Texans bring six with the Chiefs in five man protection. Mahomes extends the play long enough for Tyreek Hill to get across the field and he puts a good ball on the run to him for a touchdown. pic.twitter.com/uIpOMDAX5r— Kent Swanson (@kent_swanson) September 17, 2020
The Chiefs are in a gone protection (five-man protection with the running back free releasing out of the backfield), and the Texans are running Cover 0 pressure with straight man-to-man across the board. Mahomes is going to bail out of the pocket early in order to buy time against a free rusher. He’s trying to give receiver Tyreek Hill a chance to run across the field on an over route — and smartly runs the direction his receiver is working. Mahomes delivers a good throw to Hill, who brings it in for the first of what will be many touchdowns between the two in 2020. It was one of the few plays out of structure that Mahomes had to make the entire day.
Looks like a miscommunication up top, but Mahomes also had Kelce open underneath on the first down play. At worst, it's a second and short. pic.twitter.com/g08grZp11K— Kent Swanson (@kent_swanson) September 17, 2020
This near-interception was likely a miscommunication between Mahomes and Hill, but there’s also an easier first-down throw available to Mahomes underneath. Travis Kelce is open for a good gain on a much easier throw than the one attempted. Regardless of if the communication wasn’t great between quarterback and receiver, the ball didn’t have to be thrown into risk. Working down to Kelce would have put the Chiefs in a minimum of second-and-short.
You have seen this play covered a bunch of different ways, so let me try to add something about this play that hasn’t been said. Let’s talk about what made Mahomes comfortable throwing this ball in such a tight window beyond just the ultimate trust in Kelce.
I know this play has been talked about a lot already, but I'll try to add something that I haven't seen mentioned yet: as soon as LB #41 Zach Cunningham goes to collision Demarcus Robinson at the goal line, Mahomes knows he can pop it behind him. Once extended he can't recover. pic.twitter.com/jw0FHLk9mB— Kent Swanson (@kent_swanson) September 17, 2020
The key for this play is the back of Zach Cunningham. As soon he extends to collision Demarcus Robinson at the front line of the end zone, Mahomes knows he can fit the ball into Kelce.
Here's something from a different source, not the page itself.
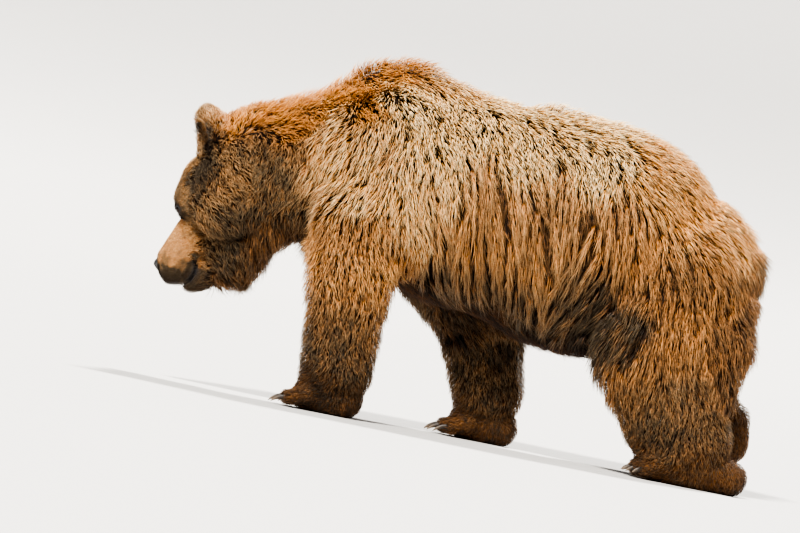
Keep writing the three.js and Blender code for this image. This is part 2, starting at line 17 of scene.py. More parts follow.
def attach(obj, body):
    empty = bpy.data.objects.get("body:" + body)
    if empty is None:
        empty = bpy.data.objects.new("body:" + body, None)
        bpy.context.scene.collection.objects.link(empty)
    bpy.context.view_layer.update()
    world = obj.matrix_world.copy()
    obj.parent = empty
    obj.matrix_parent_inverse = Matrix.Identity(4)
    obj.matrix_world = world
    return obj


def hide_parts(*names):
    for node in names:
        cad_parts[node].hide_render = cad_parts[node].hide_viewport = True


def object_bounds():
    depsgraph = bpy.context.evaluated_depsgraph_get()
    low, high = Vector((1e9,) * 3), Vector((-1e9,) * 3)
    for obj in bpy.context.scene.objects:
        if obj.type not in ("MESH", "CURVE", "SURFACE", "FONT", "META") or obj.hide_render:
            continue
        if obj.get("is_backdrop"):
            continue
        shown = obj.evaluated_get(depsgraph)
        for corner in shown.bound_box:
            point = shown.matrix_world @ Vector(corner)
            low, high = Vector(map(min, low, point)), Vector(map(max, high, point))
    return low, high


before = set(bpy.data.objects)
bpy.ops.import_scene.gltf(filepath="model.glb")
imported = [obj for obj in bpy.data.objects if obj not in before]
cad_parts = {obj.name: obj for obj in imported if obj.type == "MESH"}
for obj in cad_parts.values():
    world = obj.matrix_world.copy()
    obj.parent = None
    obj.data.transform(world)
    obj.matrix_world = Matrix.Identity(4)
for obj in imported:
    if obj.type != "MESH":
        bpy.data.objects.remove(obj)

log = logging.getLogger("bear")

Array = np.ndarray
Point = tuple[float, float, float]
Colour = tuple[float, float, float]
Pair = tuple[float, float]
Thing = bpy.types.Object
Material = bpy.types.Material
Field = Callable[[Array], Array]  # a function from points to distances

MM = 0.001
TINY = 1e-9
# From the bear's own floor point to the middle of its footprint, in millimetres.
SHIFT = np.array([180.169, 1.417, -0.2])


def to_metres(points: Array) -> Array:
    """Places in the bear's own millimetres, as metres in the frame of the part."""
    return (points + SHIFT) * MM


def unit(vectors: Array) -> Array:
    """Vectors brought to a length of one."""
    lengths = np.linalg.norm(vectors, axis=-1, keepdims=True)
    return vectors / np.maximum(lengths, TINY)


def smooth_step(low: float, high: float, values: Array) -> Array:
    """A soft rise from nought at low to one at high."""
    t = np.clip((values - low) / (high - low), 0, 1)
    return t * t * (3 - 2 * t)


def mix(a: Array | float, b: Array | float, share: Array | float) -> Array:
    """What lies between a and b by a share."""
    return a + (b - a) * share


def mirrored(points: Array) -> Array:
    """Points with the right half folded over onto the left one."""
    return points * (1, 0, 1) + np.abs(points) * (0, 1, 0)


def swell(distances: Array, reach: float) -> Array:
    """A soft swelling, one in its middle, that fades with the distance."""
    return np.exp(-((distances / reach) ** 2))


def within(points: Array, box: tuple[Point, Point]) -> Array:
    """Which points lie in a box, known by its lowest and its highest corner."""
    return ((points > box[0]) & (points < box[1])).all(axis=1)


def turn_about(axes: Array, vectors: Array, angles: Array) -> Array:
    """Vectors turned about axes that they are square to, by angles in radians."""
    return vectors * np.cos(angles)[:, None] + np.cross(axes, vectors) * np.sin(angles)[:, None]


class Ripple:
    """A soft, endless unevenness in space: a sum of waves that run in all directions."""

    def __init__(self, wavelength: float, seed: int, waves: int = 14) -> None:
        """Draws the waves.

        Args:
            wavelength: how far apart the humps lie, in millimetres.
            seed: what the draw starts from.
            waves: how many waves are added up.
        """
        draw = np.random.default_rng(seed)
        directions = unit(draw.normal(size=(waves, 3)))
        lengths = wavelength * draw.uniform(0.7, 1.6, size=(waves, 1))
        self.waves = directions * (2 * math.pi / lengths)
        self.phases = draw.uniform(0, 2 * math.pi, size=waves)
        self.scale = math.sqrt(2 / waves)

    def __call__(self, points: Array) -> Array:
        """The height of the ripple at each point, mostly between -1 and 1."""
        return np.sin(points @ self.waves.T + self.phases).sum(axis=1) * self.scale * 0.6


# --- forms: negative inside, in millimetres

FAR_AWAY = 1e4
HALO = 150.0  # a form has no say further from its own ball than this


def blend(a: Array, b: Array, fillet: float) -> Array:
    """A smooth union of two distances, with a fillet of the given width between them."""
    h = np.maximum(fillet - np.abs(a - b), 0) / fillet
    return np.minimum(a, b) - h * h * fillet * 0.25


class Form:
    """A shape known by its distance at any point. Each form lies inside a ball."""

    ball: tuple[Array, float]

    def distance(self, points: Array) -> Array:
        """How far each point lies outside the form."""
        raise NotImplementedError


class Egg(Form):
    """An egg with three half sizes along its own axes."""

    def __init__(self, centre: Array | Point, half: Point, axes: Array | None = None) -> None:
        """Keeps its sizes.

        Args:
            centre: its middle.
            half: its half sizes.
            axes: its own axes, as the columns of a matrix.
        """
        self.centre = np.asarray(centre, float)
        self.half = np.asarray(half, float)
        self.axes = np.eye(3) if axes is None else axes
        self.ball = (self.centre, float(self.half.max()))

    def distance(self, points: Array) -> Array:
        """How far each point lies outside the egg.

        Args:
            points: places in millimetres.

        Returns:
            The distances.
        """
        q = (points - self.centre) @ self.axes
        k0 = np.linalg.norm(q / self.half, axis=1)
        k1 = np.linalg.norm(q / self.half**2, axis=1)
        return k0 * (k0 - 1) / np.maximum(k1, TINY)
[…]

His positioning has taken himself out of a chance to contest the pass if Mahomes delivers it on time. Sometimes, amidst all that congestion, a small indicator like that is all Mahomes needs to feel confident firing the ball. Quick processing by Mahomes gets the job done for the first of many touchdowns this season.
The first-quarter touchdown drop from Demarcus Robinson was brutal — but the throw was outstanding.
This is an outstanding throw from Mahomes. The FS is sitting on top of Tyreek Hill, leaving a one-on-one for Demarcus Robinson against safety Justin Reid. Slowed him down before the back-line. A shame it was dropped. pic.twitter.com/poAKn2867W— Kent Swanson (@kent_swanson) September 17, 2020
The Chiefs didn’t get opportunities to take shots down the field, but they missed one on the first drive of the season. Houston is playing Cover 1 (man coverage with free safety help deep). The middle field safety is determined to stay on top of Hill on his vertical. This leaves Robinson one-on-one with a safety and a man who never wants to have to face the Chiefs again — Justin Reid. As he should be able to against a safety, Robinson stacks Reid, and Mahomes gives him a chance to make a play with a shot downfield. Mahomes does a great job of getting the ball up and over the corner, but slowing him down enough that he’s not having to worry about the back line and has ample space to get his feet down. The problem on this play was not on the quarterback — there wasn’t much more he could have done.
Something you might have missed
This play isn’t going to get the national attention others have already, but this is a very nicely executed throw from Mahomes.
Really liked this switch-smash concept by the Chiefs off a PA sprint. Mahomes has to hold the ball a beat for Watkins to clear the contact at the top of his route. pic.twitter.com/xg132aNaZm— Kent Swanson (@kent_swanson) September 17, 2020
The Chiefs are going to dial up a play-action sprint out for Mahomes. The pass concept he’s running to is called a “switch smash” — the receivers are crossing (switch release) at the line of scrimmage. Where Hill would normally run that corner route of the smash concept, because of the switch release, he is in the flat. The outside receiver — Sammy Watkins — is now running the corner route.
Mahomes shows good patience in waiting for Watkins out of the break. He looked ready to throw it a touch early based on the shoulder twitch but holds the ball for a beat to throw the ball on time to Watkins for a nice completion on a second-and-7 in the third quarter.